Alternatively, if we could raise ourselves to that level, then case super-super affairs would become the basis, thus leading us to speculate on hyper-superhuman topics on super-Lesswrong. ad infinitum.
In this case we would we be the monkeys gazing at the strange, awkwardly tall and hairless monkeys pondering about them in terms of monkey affairs. Maybe I would understand alignment in terms of whose territory is whose, who is the alpha and omega among the human tribe(s), which bananas trees are the best, where is the nearest clean water source, what kind of sticks and stones make the best weapons, etc.
I probably won’t understand why human tribe(s) commit such vast efforts into creating and securing and moving around those funny looking giant metal cylinders with lots of wizmos at the top, bigger than any tree I’ve seen. Why every mention of them elicits dread, why only a few of the biggest human tribes are allowed to have them, why they need to be kept on constant alert, why multiple need to be put in even bigger metal cylinders to roam around underwater, etc., surely nothing can be that important right?
If the AGI is moderately above us, than we could probably find such arguments convincing to both, but we would never be certain of them.
If the AGI becomes as far above us as humans to monkeys then I believe the chances are about as likely as us arguments that could convince monkeys about the necessity of ballistic missile submarines.
Are you pondering what arguments a future AGI will need to convince humans?
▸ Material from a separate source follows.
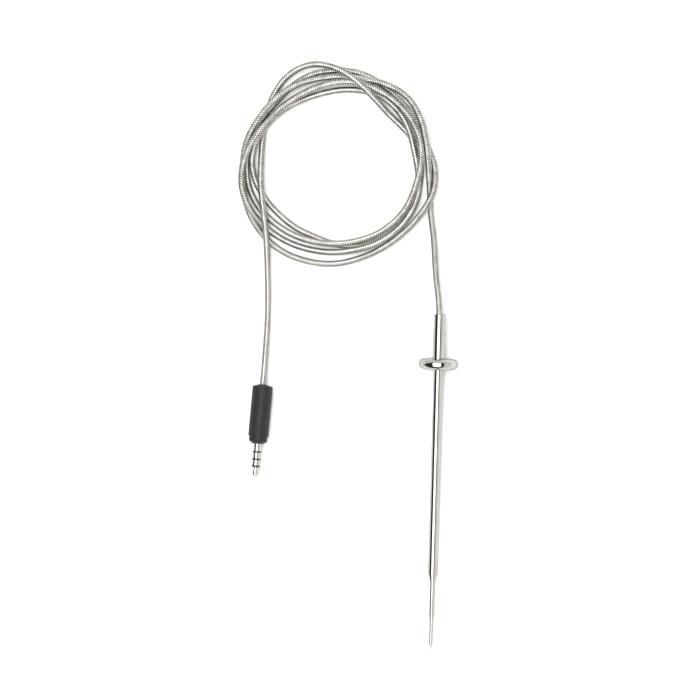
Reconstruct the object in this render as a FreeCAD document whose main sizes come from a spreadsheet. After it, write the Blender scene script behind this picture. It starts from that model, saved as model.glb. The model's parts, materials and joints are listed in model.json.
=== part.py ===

That’s well covered on LW.
Otherwise my point is that we will almost certainly not convince monkeys that ‘we’re one of them‘ if they can use their eyes and see instead of spending resources on bananas, etc., we’re spending it on ballistic missiles, etc.
Unless you mean if we can by deception, such as denying we spend resources along those lines, etc… in that case I’m not sure how that relates to a future AGI/human scenarios.